## What you will do
Locate all lines with the word "bodies" and copy them out.

** start Supplied data **

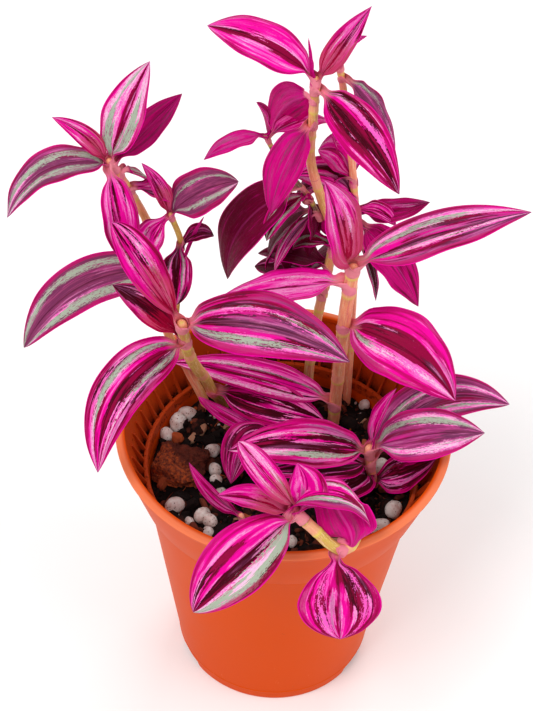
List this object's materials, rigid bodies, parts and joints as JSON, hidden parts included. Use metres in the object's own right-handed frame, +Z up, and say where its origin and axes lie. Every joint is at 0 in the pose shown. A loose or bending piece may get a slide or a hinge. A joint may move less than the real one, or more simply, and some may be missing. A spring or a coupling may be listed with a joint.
{
  "type": "potted house plant",
  "caption": "Young trailing house plant with striped pointed leaves on jointed upright stems, rooted in loose mix in a tapered round pot with a deep collar.",
  "frame": {"origin": "centre of the pot's underside, on the surface it stands on", "axes": "+Z up, -Y towards the front, +X to the right as seen from the front"},
  "size_m": [0.1725, 0.1464, 0.2861],
  "materials": {
    "pot": "satin moulded plastic, terracotta orange",
    "potting_mix": "crumbly bark and fibre mix, damp and dark",
    "bark": "rough rust-brown bark",
    "stem": "smooth jointed plant stem, peach to yellow green",
    "leaf": "satin leaf, striped magenta, plum and silver green"
  },
  "bodies": {
    "root": {"pot": "pot", "potting_mix": "potting_mix", "bark_chunk": "bark", "right_stem": "stem", "tall_stem": "stem", "back_stem": "stem", "left_stem": "stem", "side_stem": "stem", "twig_stem": "stem", "middle_stem": "stem", "low_stem": "stem", "rim_stem": "stem", "young_stem": "stem", "shoot_stem": "stem", "right_leaf_1": "leaf", "right_leaf_2": "leaf", "right_leaf_3": "leaf", "right_leaf_4": "leaf", "right_leaf_5": "leaf", "middle_leaf_1": "leaf", "middle_leaf_2": "leaf", "middle_leaf_3": "leaf", "middle_leaf_4": "leaf", "middle_leaf_5": "leaf", "left_leaf_1": "leaf", "left_leaf_2": "leaf", "left_leaf_3": "leaf", "left_leaf_4": "leaf", "left_leaf_5": "leaf", "left_leaf_6": "leaf", "side_leaf_1": "leaf", "side_leaf_2": "leaf", "side_leaf_3": "leaf", "twig_leaf_1": "leaf", "twig_leaf_2": "leaf", "twig_leaf_3": "leaf", "twig_leaf_4": "leaf", "tall_leaf_1": "leaf", "tall_leaf_2": "leaf", "tall_leaf_3": "leaf", "tall_leaf_4": "leaf", "tall_leaf_5": "leaf", "back_leaf_1": "leaf", "back_leaf_2": "leaf", "back_leaf_3": "leaf", "back_leaf_4": "leaf", "low_leaf_1": "leaf", "low_leaf_2": "leaf", "low_leaf_3": "leaf", "low_leaf_4": "leaf", "low_leaf_5": "leaf", "low_leaf_6": "leaf", "rim_leaf_1": "leaf", "rim_leaf_2": "leaf", "rim_leaf_3": "leaf", "rim_leaf_4": "leaf", "rim_leaf_5": "leaf", "rim_leaf_6": "leaf", "young_leaf_1": "leaf", "shoot_leaf_1": "leaf"}
  },
  "joints": []
}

** end Supplied data **

## Problem solution
List this object's materials, rigid bodies, parts and joints as JSON, hidden parts included. Use metres in the object's own right-handed frame, +Z up, and say where its origin and axes lie. Every joint is at 0 in the pose shown. A loose or bending piece may get a slide or a hinge. A joint may move less than the real one, or more simply, and some may be missing. A spring or a coupling may be listed with a joint.
  "bodies": {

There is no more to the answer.